Some of the leaders of the unemployed workers’ movement not only understand the limits of islands of WSM in a capitalist market, but also project the need for actively participating in the general political struggle at the national level. As Martino of the MTR stated at the FSM meeting, besides resolving immediate problems and recognizing the importance of construction of local power it is important to understand that this local power is linked to the construction of a political force, a national social force. The building of alliances between the unemployed workers’ movement and the WSM in the occupied factories is described by a delegate from Zanon in the following synoptic terms. During the initial factory occupation, the organized unemployed workers’ joined in defending the ceramics plant from efforts by the former owners to forcibly dislodge the workers, calling on the police. The mass united resistance effectively blocked them. Subsequently, Zanon ceramics a well known and respected product expanded production, and hired ten workers from among the unemployed in the movement.

The Argentine WSM movement organized two national events, a march on August 24, 2002 involving over 3,000 workers and delegates from the occupied factories supported by dissident trade union leaders demanding workers’ control over all the productive units which are bankrupt, are not meeting their payroll, firing workers, or selling off machinery and equipment.

The WSM movement however, is in the midst of a major debate over several issues:

1) the form of the occupied enterprise cooperative or worker self-managed?

2) the alliances, should it include politicians from the traditional parties or no parties (autonomy) or only Left parties (and which ones)?

3) the perspective should the focus be exclusively local, regional, sectoral or national?

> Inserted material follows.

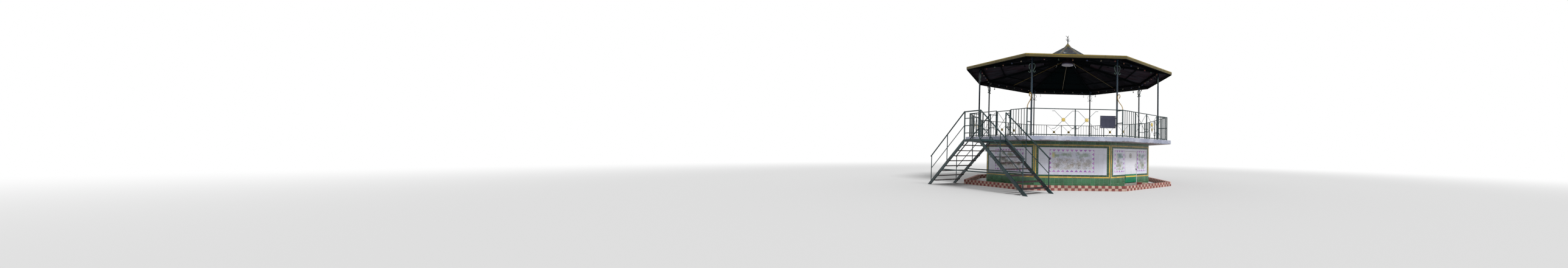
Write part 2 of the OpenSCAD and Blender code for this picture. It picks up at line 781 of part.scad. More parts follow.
module finial() {
    color([0.1, 0.12, 0.14]) translate([0, 0, cap_over(0) + cone_lift + cone_h + seat_gap]) {
        cylinder(r1 = finial_d / 2, r2 = finial_d / 2 - 6, h = finial_h * 0.8);
        for (arm = finial_arms) translate([0, 0, finial_h * arm[1]]) rotate([0, 0, arm[0]])
            rotate([0, arm[3], 0]) cylinder(r1 = 15, r2 = 9, h = arm[2]);
    }
}

// Bulbs hang under the ring beams in screw sockets
module eave_bulbs() {
    d = beam_out - bulb_d / 2;
    step = 2 * ring_half / bulbs_per_side;
    color([0.75, 0.7, 0.5]) for (j = [0:sides - 1], i = [0:bulbs_per_side - 1]) on_side(j)
        translate([(i - (bulbs_per_side - 1) / 2) * step + bulbs_shift, -d, ring_beam_z - seat_gap]) {
            translate([0, 0, -socket_h]) cylinder(d = socket_d, h = socket_h);
            translate([0, 0, -socket_h - bulb_d * 0.42]) sphere(d = bulb_d);
        }
}

// Lyre of bent flat bar on both sides of a post's head: a low curl and a tall bow
lyre_z = ring_beam_z - lyre_drop - lyre_h;
low_curl_r = lyre_h * 0.125;

module lyre_half() rotate([90, 0, 0]) linear_extrude(scroll_bar_w, center = true) {
    ribbon(arc([lyre_reach * 0.74, low_curl_r], low_curl_r, 375, 155, 14), scroll_bar_t);
    ribbon(bend([[post_d / 2 - 4, lyre_h * 0.12], [lyre_reach * 0.7, lyre_h * 0.34],
                 [lyre_reach * 1.32, lyre_h * 0.72], [lyre_reach * 0.78, lyre_h * 0.95]], 12), scroll_bar_t);
    ribbon(bend([[lyre_reach * 0.8, lyre_h * 0.945], [lyre_reach * 0.6, lyre_h * 1.04],
                 [lyre_reach * 0.4, lyre_h], [post_d / 2 - 4, lyre_h * 0.92]], 6), scroll_bar_t);
    // Short tie between the curl and the post
    translate([0, low_curl_r * 1.2]) square([lyre_reach * 0.74 - low_curl_r + 2, scroll_bar_t]);
}

module post_top_scrolls() {
    color(paint) for (k = [0:sides - 1], m = [0, 1]) on_corner(k)
        translate([0, -post_circle_r, lyre_z]) mirror([m, 0, 0]) difference() {
            lyre_half();
            translate([0, 0, -lyre_z]) post_cut(post_d);
        }
}

// Arched scroll of flat bar on the ring beam's outer face; x runs from the post along the beam
scroll_path = concat(
    bend([[post_d / 2 - 6, -160], [90, 110], [240, 120], [350, -290]], 14),
    arc([328, -290], 22, -20, -230, 8));

module beam_scrolls() {
    color(paint) for (j = [0:sides - 1], m = [0, 1]) on_side(j) mirror([m, 0, 0]) difference() {
        translate([-ring_half, -beam_out - seat_gap, ring_beam_z]) rotate([90, 0, 0])
            linear_extrude(scroll_bar_w) ribbon(scroll_path, scroll_bar_t);
        translate([-ring_half, -ring_flat, 0]) post_cut(post_d);
    }
}

// Gold S scroll from a railing corner up to the roof post beside it; x runs from the corner outward
scroll_span = rail_r - post_circle_r - post_d / 2;
curl_centre = [-scroll_span + curl_r + scroll_bar_t / 2 - 2, corner_scroll_h - curl_r];
corner_scroll_path = concat(
    bend([[0, 0], [-scroll_span * 0.12, curl_centre[1] * 0.42], [-scroll_span * 0.9, curl_centre[1] * 0.5],
          curl_centre + [-curl_r, -curl_r * 0.45]], 12),
    arc(curl_centre, curl_r, 172, -75, 14));

// The lower end leans, so it is lifted until it only just stands on the railing's corner
scroll_lift = scroll_bar_t / 8;

module corner_scrolls() {
    color(gold) for (k = [LEFT_FRONT, FRONT]) on_corner(k) difference() {
        translate([0, -rail_r, deck_z + rail_h + scroll_lift]) rotate([90, 0, -90])
            linear_extrude(scroll_bar_w, center = true) ribbon(corner_scroll_path, scroll_bar_t);
        translate([0, -post_circle_r, 0]) post_cut(post_d);
    }
}

// Grey board fixed beside the front right post with two flats
module notice_board() {
    x1 = ring_half - post_d / 2 - board_gap;
    y = -ring_flat;
    bracket = [board_gap + post_d / 2, 8, 30];
    color([0.3, 0.3, 0.34]) on_side(FRONT) difference() {
        union() {
            translate([x1 - board_w, y - board_t / 2, deck_z + board_z]) cube([board_w, board_t, board_h]);
            for (z = [board_h / 6, board_h * 5 / 6 - bracket[2]])
                translate([x1 - 1, y - bracket[1] / 2, deck_z + board_z + z]) cube(bracket);
        }
        translate([ring_half, y, 0]) post_cut(post_d);
    }
}

// Stair: a landing beside the slab and two equal flights along the face

stair_in = flat(slab_r) + stair_off;
stair_out = stair_in + stair_w;
landing_to = landing_from + landing_len;
landing_tuck = 60;
floor_plate_t = 8;
bearer_w = 40;
bearer_h = landing_beam_h * 0.8;
rise = landing_z / risers;
going = flight_run / risers;
stair_pitch = atan(landing_z / flight_run);

module stair_landing() {
    color([0.2, 0.24, 0.22]) on_side(LEFT_FRONT) {
        // Edge channels and cross bearers
        for (y = [stair_in, stair_out])
            translate([landing_from, -y - stringer_t / 2, landing_z - landing_beam_h])
                cube([landing_len, stringer_t, landing_beam_h - floor_plate_t]);
        for (x = [landing_from, landing_to - bearer_w])
            translate([x, -stair_out + stringer_t / 2 - 1, landing_z - bearer_h])
                cube([bearer_w, stair_w - stringer_t + 2, bearer_h - floor_plate_t]);
        // Floor plate, tucked under the slab's edge
        translate([landing_from, -stair_out - stringer_t / 2, landing_z - floor_plate_t - seat_gap])
            cube([landing_len, stair_out - flat(slab_r) + stringer_t / 2 + landing_tuck, floor_plate_t]);
    }
}

// Slanted bar in a stair side's plane between two heights over the flight's foot line
module flight_bar(x0, z0, x1, z1, d) translate([x0, 0, z0])
    rotate([0, 90 - atan2(z1 - z0, x1 - x0), 0]) cylinder(d = d, h = norm([x1 - x0, z1 - z0]));

// One side of a flight that goes down to the right of the landing
module flight_side() {
    slope = landing_z / flight_run;
    post_x = [flight_run * mid_post_share, flight_run - newel_inset];
    // Stringer: sloping channel cut level at the ground and plumb at the landing
    translate([0, stringer_t / 2, 0]) rotate([90, 0, 0]) linear_extrude(stringer_t)
        polygon([[0, landing_z], [0, landing_z - stringer_h / cos(stair_pitch)],
                 [flight_run - stringer_h / sin(stair_pitch), 0], [flight_run, 0]]);
    for (x = post_x) translate([x, 0, landing_z - x * slope - post_root])
        cylinder(d = mid_rail_d, h = handrail_h + post_root - handrail_d / 2);
    start = -landing_post_d / 2;
    // Each bar: height over the foot line, diameter, and how far it runs past the last post
    for (bar = [[handrail_h - handrail_d / 2, handrail_d, 50],
                [handrail_h * mid_rail_share, mid_rail_d - 4, 0]]) {
        end = post_x[1] + bar[2];
        flight_bar(start, landing_z + bar[0] - start * slope, end, landing_z + bar[0] - end * slope, bar[1]);
    }
}

module stair_flights() on_side(LEFT_FRONT) {
    translate([landing_to, 0, 0]) children();
    translate([landing_from, 0, 0]) mirror([1, 0, 0]) children();
}

// The landing's posts are a little thicker than the handrails that run into them
landing_post_d = handrail_d + 2;
mid_post_share = 0.45;
mid_rail_share = 0.48;
// How far a flight's posts reach down beside the stringer
post_root = 40;
// How far a tread's nose stands past the foot line
nose = 5;

module stair_sides() {
    color(paint) stair_flights() for (y = [stair_in, stair_out]) translate([0, -y, 0]) difference() {
        flight_side();
        // Seat against the landing's corner posts
        translate([-landing_post_d / 2, 0, landing_z]) post_cut(landing_post_d);
    }
}

module stair_treads() {
    color([0.3, 0.2, 0.18]) stair_flights() for (i = [1:risers - 1])
        translate([i * going - tread_d + nose, -stair_out + stringer_t / 2 + seat_gap,
                   landing_z - i * rise - tread_t])
            cube([tread_d, stair_w - stringer_t - 2 * seat_gap, tread_t]);
}

// Heights of the landing's lower rails, as shares of the handrail's
landing_rail_shares = [0.74, 0.48, 0.22];

module landing_rails() {
    top_z = landing_z + handrail_h - handrail_d / 2;
    lower_zs = [for (share = landing_rail_shares) landing_z + handrail_h * share];
    post_x = [landing_from + landing_post_d / 2, landing_to - landing_post_d / 2];
    color(paint) on_side(LEFT_FRONT) {
        for (x = post_x, y = [stair_in, stair_out]) translate([x, -y, landing_z])
            cylinder(d = landing_post_d, h = handrail_h);
        // Rails along the landing's outer side
        translate([post_x[0], -stair_out, top_z]) rotate([0, 90, 0])
            cylinder(d = handrail_d, h = post_x[1] - post_x[0]);
        for (z = lower_zs) translate([post_x[0], -stair_out, z]) rotate([0, 90, 0])
            cylinder(d = mid_rail_d, h = post_x[1] - post_x[0]);
        // The inner posts are tied by short rails to the uprights beside the gate
        for (e = [[post_x[0], 0], [post_x[1], panel_w]], z = [top_z - 10, lower_zs[1]]) difference() {
            bar_between([e[0], -stair_in, z], [e[1], -rail_flat, z], mid_rail_d - 4);
            translate([e[1] - mid_post_w / 2 - seat_gap, -rail_flat - mid_post_w / 2 - seat_gap, 0])
                cube([mid_post_w + 2 * seat_gap, mid_post_w + 2 * seat_gap, 2 * landing_z]);
        }
    }
}

// Two flat ties, one on each stringer plane's inner face, that hold the flights to each other
tie_h = 40;
tie_t = 10;
tie_inset = 70;

module stair_ties() {
    reach = (landing_z - tie_z) / landing_z * flight_run - tie_inset;
    color(paint) on_side(LEFT_FRONT)
        for (y = [-stair_out + stringer_t / 2 + seat_gap, -stair_in - stringer_t / 2 - seat_gap - tie_t])
            translate([landing_from - reach, y, tie_z]) cube([landing_len + 2 * reach, tie_t, tie_h]);
}

podium_floor();
podium_walls();
wall_beside_door_left();
wall_beside_door_right();
wall_over_door();
door_frame();
door_leaf();
block_edging();
deck_slab();
planter_kerb();
roof_posts();
railing(FRONT, false);  // railing_front
railing(RIGHT_FRONT, true, false, true);  // railing_right_front
railing(RIGHT, true);  // railing_right
railing(REAR_RIGHT, true);  // railing_rear_right
railing(REAR, true);  // railing_rear
railing(REAR_LEFT, true);  // railing_rear_left
railing(LEFT, true);  // railing_left
railing_left_front();
gate_leaf();
rail_links();
post_top_scrolls();
beam_scrolls();
corner_scrolls();
ring_beams();
hip_rafters();
purlins();
roof_drum();
lamp();
roof_sheets();
cap_sheets();
cap_upstand();
hip_flashings();
fascia();
eave_frame();
apex_cap();
finial();
conduits();
eave_bulbs();
notice_board();
stair_landing();
landing_rails();
stair_sides();
stair_treads();
stair_ties();
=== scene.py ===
from math import cos, pi, sin, tan
import bpy
import numpy as np
from mathutils import Matrix, Vector


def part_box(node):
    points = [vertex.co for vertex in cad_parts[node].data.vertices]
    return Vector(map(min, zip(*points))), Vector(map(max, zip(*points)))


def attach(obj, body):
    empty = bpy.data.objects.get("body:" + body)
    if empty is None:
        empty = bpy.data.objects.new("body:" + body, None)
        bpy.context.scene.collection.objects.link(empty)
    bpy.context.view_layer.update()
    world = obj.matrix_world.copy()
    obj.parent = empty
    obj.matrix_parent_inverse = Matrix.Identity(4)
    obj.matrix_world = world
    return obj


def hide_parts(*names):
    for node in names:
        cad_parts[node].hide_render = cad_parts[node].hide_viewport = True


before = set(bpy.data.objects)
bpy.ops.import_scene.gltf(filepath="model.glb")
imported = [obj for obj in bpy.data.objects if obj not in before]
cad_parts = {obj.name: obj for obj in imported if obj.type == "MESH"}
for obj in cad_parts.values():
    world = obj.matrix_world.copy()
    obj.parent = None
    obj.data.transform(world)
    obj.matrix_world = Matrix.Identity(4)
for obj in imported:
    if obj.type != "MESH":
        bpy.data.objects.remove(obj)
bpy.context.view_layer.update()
scene = bpy.context.scene
print("frame loaded:", len(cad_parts), "nodes")

# The sides are numbered from the front, turning to the right; halfTurn is from a side's middle to its corner
sideNames = ["front", "right_front", "right", "rear_right", "rear", "rear_left", "left", "left_front"]
halfTurn = pi / 8
slabLow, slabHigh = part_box("deck_slab")
plan = {
    "podiumFlat": -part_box("podium_walls")[0].y,   # wall face from the axis, across flats
    "kerbFlat": -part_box("planter_kerb")[0].y,
    "railFlat": 4.2 * cos(halfTurn),   # the railing's corners stand 4.2 from the axis
    "postCircle": 3.85,
    "slabUnder": slabLow.z, "deckTop": slabHigh.z, "capFrom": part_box("cap_sheets")[0].z,
}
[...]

Previous historical experiences provide us with some guidelines.

First alliances with traditional parties have served to co-opt leaders, to isolate WSM from the larger struggle and to bureaucratize the internal structure. The most successful alliances are horizontal alliances, networks of workers and popular classes organized in assemblies and with a class perspective toward transforming state power.

Second, while cooperatives have improved their members’ living standards, they have usually found a niche in the capitalist system. At a time when close to 60% of the population is below the poverty line and 4 million children of the 8 million below the poverty line ,are suffering from malnutrition and related illnesses, the political need is to go beyond “islands” of success to basic changes in the socio-economic structure a transformation from savage capitalism to a worker self-managed socialism.

Thirdly, while the autonomy of the unemployed and WSM movements is positive insofar as it rejects state tutelage and party control, it would be an error to reject allying with Left parties and other social movements that share common goals and tactics of direct action. The example of Bolivia with its highly class-conscious but isolated mining sector is an example of how autonomy carried to its extreme, is self-defeating.

Fourthly, there are at best between 100,000 and 200,000 unemployed worker organized and in action approximately 5 to 6 million unemployed and underemployed who are unorganized.

The success of the political and social organization of the popular classes in WSM and unemployed movements as we have seen in other countries, provokes repression and violence by the ruling classes. At some point the movements, as they grow and gather momentum, will have to establish mechanisms of self-defense and many forms of resistance, to avoid the fate of the WSM movements in Chile and Bolivia.

The key to the success of the WSM in Argentina depends on deepening the ties to the existing networks, with the neighborhood assemblies, the progressive trade unionists, and the organization of the unorganized. Unity of action is of the highest priority as the crises deepens, factory closings multiply and repression increases. The basic policy of solidarity “tocas uno tocas todos” is a good starting point toward the task of creating a national political movement capable of challenging for state power.